After graduating from college, her lived experience and passion for health equity found room to grow and nourish her within her career. She began her career leading the first Health Resources and Services Administration Rural Network in Louisiana where she supported providers in working collaboratively to improve equitable access to healthcare. She expanded this work statewide before accepting a position to lead the Health Services Recovery Council, formed to respond to the areas most devastated by Hurricanes Katrina and Rita. Today Michelle leads one of the nation’s healthcare conversion foundations serving a predominantly rural area in North Texas and Southern Oklahoma.

While participating in the CoHL program and serving as conference chair for Texoma’s Community Behavioral Health Conference in 2021, her family received a heartbreaking call that her nephew had lost his life to mental illness. The days and months of grief that followed just reemphasized how important the tools are that she had learned to use over the years. She was able to notice when to spend extra time caring for herself and allowing herself grace to reset.

Through these lived experiences she is reminded that our lives flow effortlessly between moments of pain, grief, joy, insecurities and peace. She says that it is this understanding that brings us the unseen and known hope that allows us to know that moments of joy will too return.
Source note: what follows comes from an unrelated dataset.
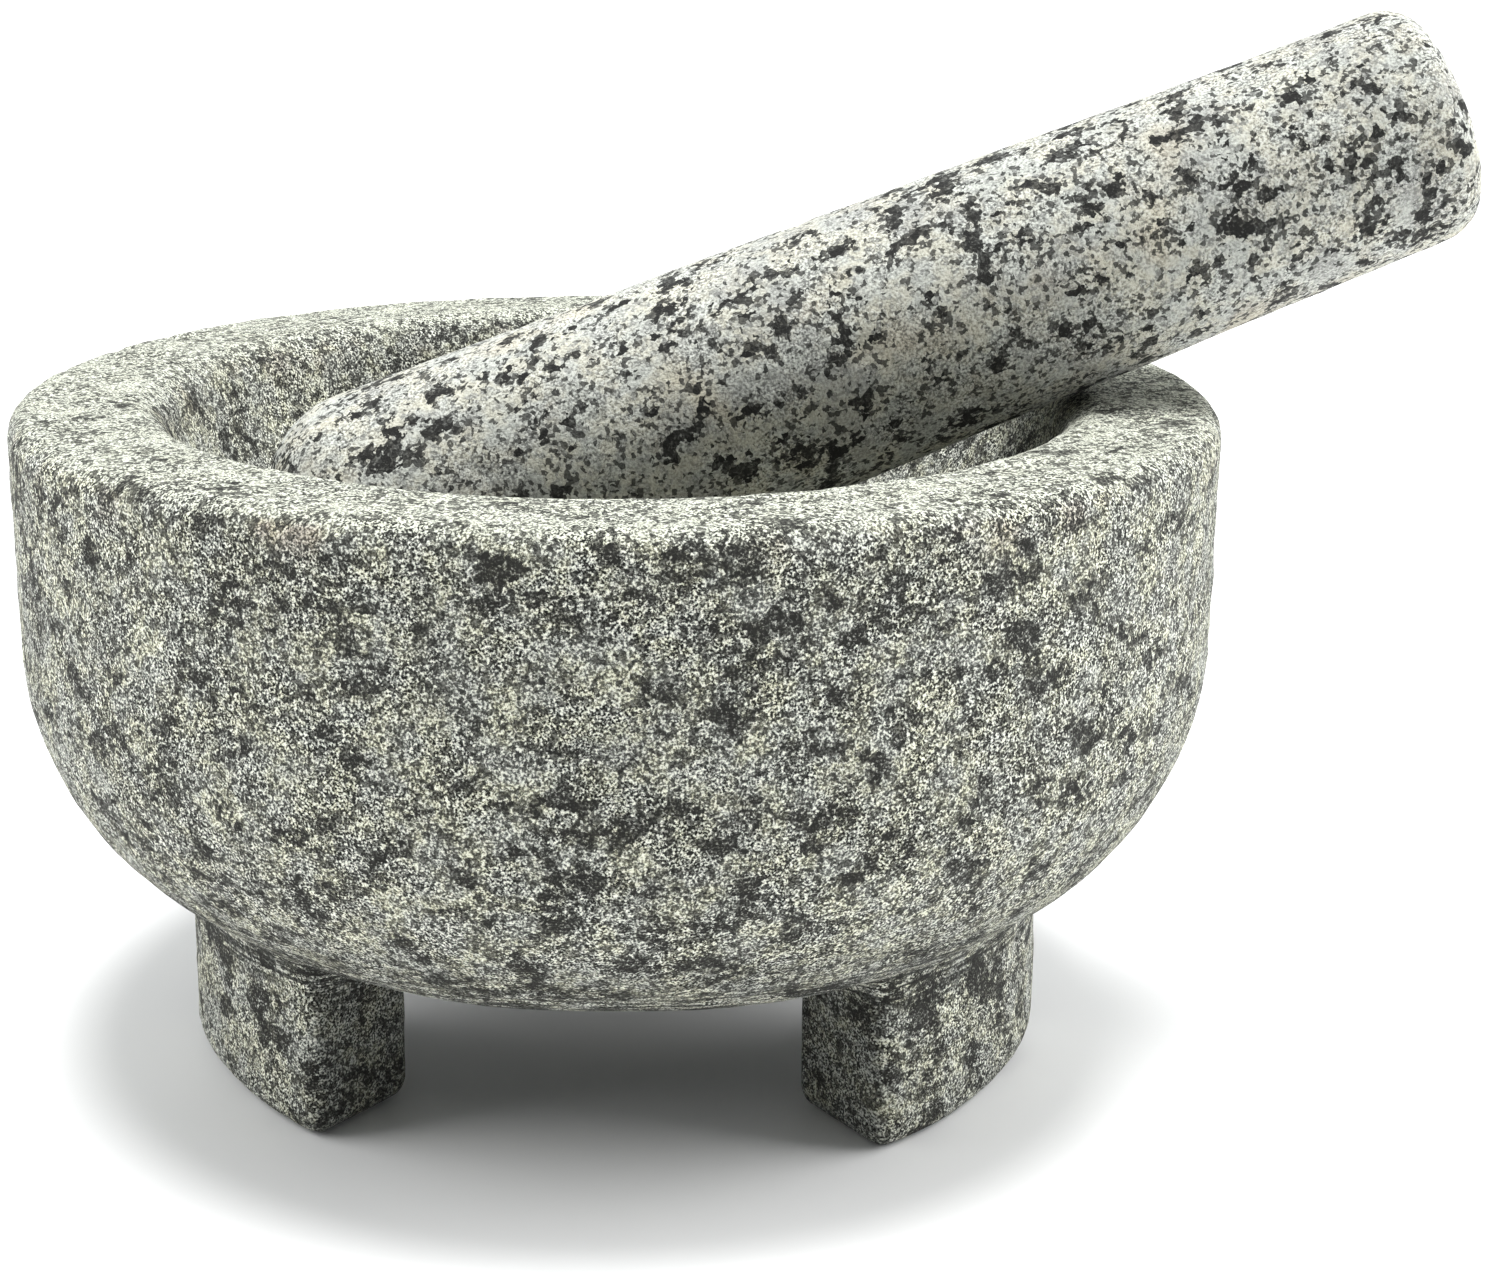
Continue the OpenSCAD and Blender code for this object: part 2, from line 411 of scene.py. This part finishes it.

# Heights on the mortar, in millimetres, from which and to which a finish, painted shade and painted
# light come in
ON_FEET = (UNDERSIDE_Z + 5.5, UNDERSIDE_Z - 2.5)
# Heights where the feet's inward faces get painted shade
ON_SHADED_FEET = (UNDERSIDE_Z + 2.5, UNDERSIDE_Z - 3.5)
OVER_UNDERSIDE = (UNDERSIDE_Z - 4.5, UNDERSIDE_Z + 0.5)
LOW_ON_BELLY = (UNDERSIDE_Z + 25.5, UNDERSIDE_Z + 5.5)
NEAR_RIM = (RIM_Z - 9.5, RIM_Z - 1.5)
ON_RIM_EDGE = (RIM_Z - 4.5, RIM_Z - 0.5)
ON_RIM = (RIM_Z - 3.5, RIM_Z - 0.5)


class Graph:
    """Short calls for building a node tree."""

    def __init__(self, material):
        material.use_nodes = True
        self.tree = material.node_tree
        self.shader = self.tree.nodes["Principled BSDF"]

    def put(self, socket, value):
        """Links an output to the socket, or sets a number, a vector or a colour on it."""
        if isinstance(value, bpy.types.NodeSocket):
            self.tree.links.new(value, socket)
        elif isinstance(value, tuple) and len(value) == 3 and socket.type == "RGBA":
            socket.default_value = (*value, 1)
        else:
            socket.default_value = value

    def node(self, kind, inputs, **settings):
        n = self.tree.nodes.new("ShaderNode" + kind)
        for name, value in settings.items():
            setattr(n, name, value)
        for name, value in inputs.items():
            self.put(n.inputs[name], value)
        return n

    def arithmetic(self, operation, a, b):
        return self.node("Math", {0: a, 1: b}, operation=operation).outputs[0]

    def add(self, a, b):
        return self.arithmetic("ADD", a, b)

    def subtract(self, a, b):
        return self.arithmetic("SUBTRACT", a, b)

    def multiply(self, a, b):
        return self.arithmetic("MULTIPLY", a, b)

    def vector(self, operation, a, b):
        return self.node("VectorMath", {0: a, 1: b}, operation=operation).outputs[0]

    def scale(self, vector, factor):
        return self.node("VectorMath", {0: vector, 3: factor}, operation="SCALE").outputs[0]

    def height(self, vector):
        return self.node("SeparateXYZ", {"Vector": vector}).outputs["Z"]

    def noise_node(self, vector, size, detail, rough):
        return self.node("TexNoise", {"Vector": vector, "Scale": 1 / size, "Detail": detail,
                                      "Roughness": rough})

    def noise(self, vector, size, detail=2.0, rough=0.5):
        """Noise from 0 to 1, with blobs about `size` millimetres across."""
        return self.noise_node(vector, size, detail, rough).outputs["Fac"]

    def cells(self, vector, size):
        """Grains about `size` millimetres across, each with its own random colour."""
        return self.node("TexVoronoi", {"Vector": vector, "Scale": 1 / size, "Randomness": 1.0})

    def random(self, cells, channel):
        return self.node("SeparateColor", {"Color": cells.outputs["Color"]}).outputs[channel]

    def step(self, value, none, full):
        """0 at `none` and beyond, 1 at `full` and beyond, smooth between. Either may be the lower."""
        return self.node("MapRange", {"Value": value, "From Min": none, "From Max": full},
                         interpolation_type="SMOOTHSTEP").outputs[0]

    def mix(self, factor, a, b):
        n = self.node("Mix", {}, data_type="RGBA")
        for socket, value in ((n.inputs[0], factor), (n.inputs[6], a), (n.inputs[7], b)):
            self.put(socket, value)
        return n.outputs[2]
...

If we can understand how to care for ourselves; detect early; care for those around us; and receive quality, trusted behavioral healthcare, we can lessen and even prevent pain.

The foundation is creating a culture of mental well-being TOGETHER in Texoma through place-based philanthropy, grantmaking, connecting to community, and operating programs and projects with a common mission to improve the health and well-being of the foundation’s rural neighbors.

Through her work with CoHL and the Texoma Health Foundation, Michelle is passionately engaging, listening to and empowering community-owned solutions to improve the lives of her neighbors across rural areas of Texoma.